Robert Heinlein begins The Door Into Summer with a noir setup. Daniel Boone Davis is on a drinking binge, and his only friend is the surprisingly loquacious Petronius the Arbiter, or “Pete,” his pet cat and moral consciousness. Davis has just been swindled out the company he founded, Hired Girl, Inc., by his war buddy and business partner Miles Gentry and Davis’ fiancée, a noir vixen named Belle Darkin. Hired Girl makes robots that do house chores, and Davis was too deep into developing the greatest robotic service device ever, Flexible Frank, to notice that Belle was cozying up to Miles and plotting against Davis with the aid of her “prenuptial gift”--enough shares in Hired Girl to vote with Miles against Davis’ wishes. Next thing you know, Davis is thrown out of the company with nothing more than a few shares. He was too naïve to even patent Flexible Frank, which is the now the property of the company. Davis decides to turn to a get-rich-quick scheme called “Cold Sleep.”



“Cold Sleep” is a commercially available suspended animation procedure. It was first developed in the 60s (the current year is 1970) for mass troop mobilization during America’s successful “Six-Week War” with the Communists. Now folks use it as an investment accelerator. Buy some stocks at age 30, go to sleep for 30 years, wake up at age 30 with an overnight 30-year return on your investment.

However, when Davis awakens in the year 2000, he finds himself penniless instead. But no worries. Davis is a Heinleinian hero after all. Step one, grab boot strings with both hands. Step two, pull. With Miles and Belle long gone from the company, Davis gets hired back on with Hired Girl as a promotional figure--company-father-returns-to-see-the-fruits-of-his-labor type-of-thing.
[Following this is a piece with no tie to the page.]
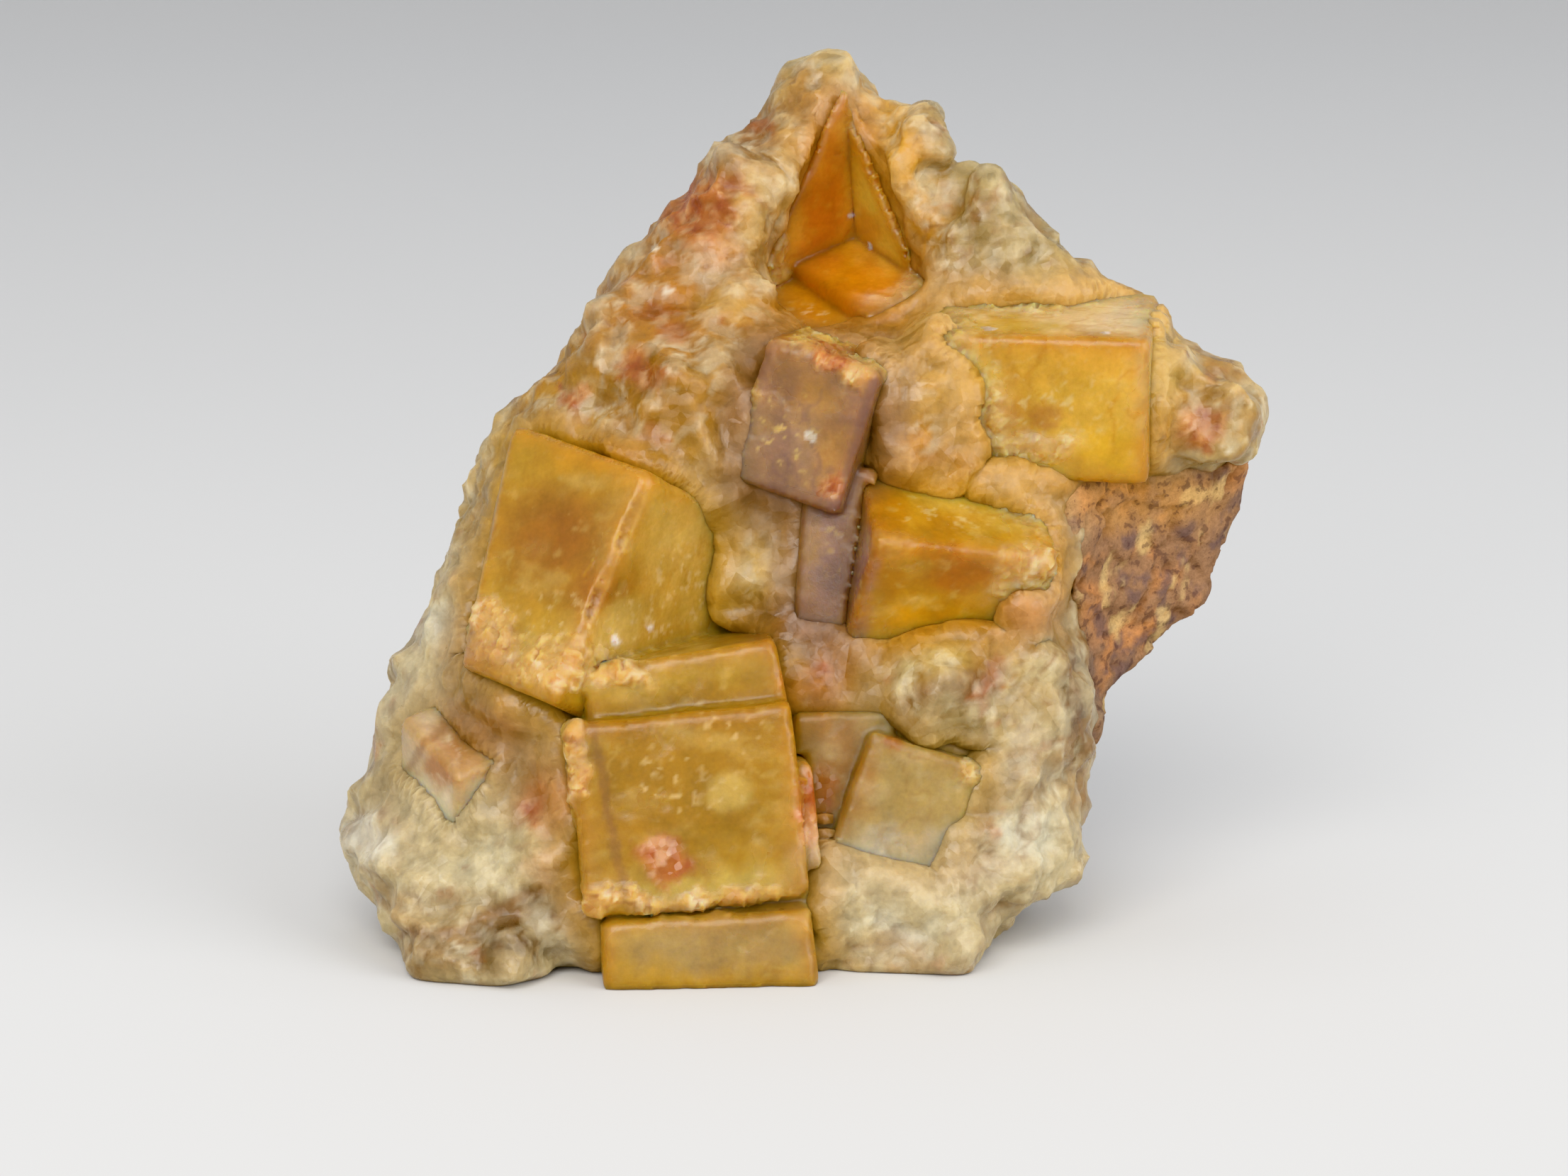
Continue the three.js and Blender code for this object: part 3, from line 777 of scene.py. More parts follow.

Between photo shoots, he spends his free time catching up on the latest engineering, plotting revenge, and looking for…now did I say that Pete was the only friend Davis had. That isn’t entirely true. See, Davis also had a very close relationship with Miles’ 11-year-old stepdaughter Ricky “Rikki-Tikki-Tavi” Heinicke. But Davis has had trouble over this girl for a long time. She was much like an adult at 11, but of course she was way too young for him. Which is why he allowed himself to fall for Belle in the first place. In 2000, she’d be 41 and perhaps too old for him. But he looks for her anyway. However, it turns out she took the sleep too. My, oh, my, what is a man to do? You’ll just have to find out for yourself.



But that’s only the first half of the story. Things really get cooking when Davis finds out about the very real possibilities of time travel. And before you know it, he’s hooking up with nudist lawyers, smuggling gold, and returning to the scene of a crime he’s already been at. Many people would call that last one a time paradox, but it’s not a problem for Heinlein. He didn’t believe in them. If God created a physical universe that allows for two of the same person to be in the same place at the same time, it’s just nature.

Availability:
Like most of Heinlein's best known work, The Door Into Summer is widely available new, used, and at libraries.